1. Eligibility Criteria
- Structure: A Registered Joint Venture between a Foreign OEM and an Indian MRO firm, or any Indian majority-owned MRO.
- Ownership: The Indian partner must hold a minimum 51% equity stake and maintain majority representation on the Board of Directors.
2. Fiscal & Tax Benefits
Joint ventures meeting the 51% Indian ownership threshold are entitled to the following fiscal benefits:
- Zero Corporate Income Tax for 10 years. The knowledge and capability that India gains in return is an infinitesimally small price by comparison.
- Zero Basic Customs Duty (BCD): Full exemption on basic customs duty for components, parts—including engines—and raw materials imported for MRO activities.
- PLI Scheme Consideration: Eligibility for Production Linked Incentive schemes, which the government is considering extending to the MRO sector based on domestic demand.

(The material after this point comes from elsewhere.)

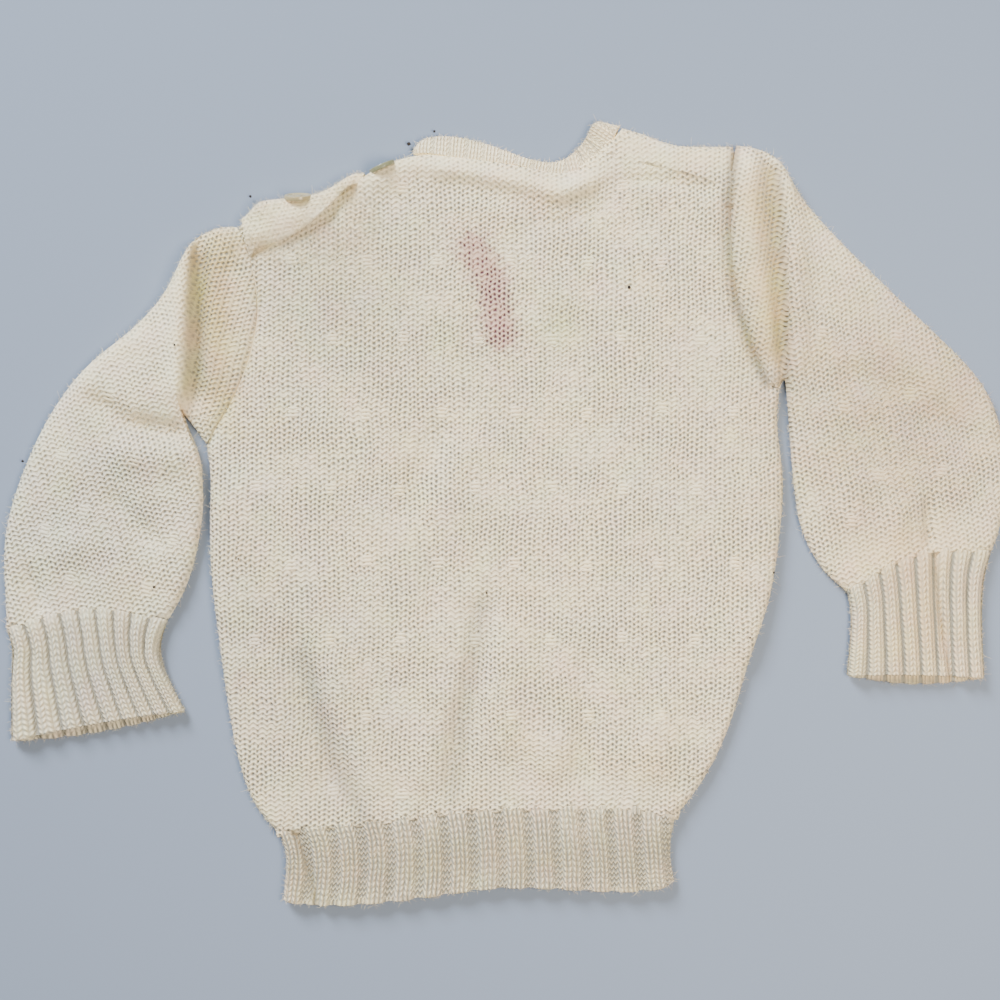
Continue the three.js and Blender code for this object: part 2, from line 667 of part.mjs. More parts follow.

- Zero-Rated Export Status: All MRO services performed by the JV for foreign aircraft, or sub-contracted by foreign OEMs, are treated as deemed exports with zero-rated GST.
3. Operational Incentives
- MRO Hub Access: Preferred allotment of land in dedicated MRO hubs—Hyderabad, Bengaluru, and Nagpur—with long-term leases at concessional rates.
- Simplified Customs Clearance: “Green Channel” clearance for the JV to reduce aircraft turnaround time (TAT), a critical metric for global competitiveness.
- Extended Re-import Timelines: Goods imported for repairs may remain in India for up to one year; re-import of components for warranty repairs is permitted for up to five years.
India’s MRO sector currently meets a fraction of its own domestic maintenance requirements through indigenous capacity. The opportunity ahead—driven by fleet expansion, rising aircraft utilisation, and a policy environment finally reformed after decades—is real and significant. But opportunity without ownership is just participation.

India has spent too long participating in industries that others built, on terms that others set.
The MRO sector offers a rare chance to do this differently—to build majority-owned, technology-capable, R&D-driven enterprises that serve Indian aviation on Indian terms.
That outcome does not happen by accident. It requires policy that is deliberate, protective where it needs to be, and unambiguous about who this industry is being built for.
The Atmanirbhar vision has meaning only if the structures built in its name are actually, substantively, Indian.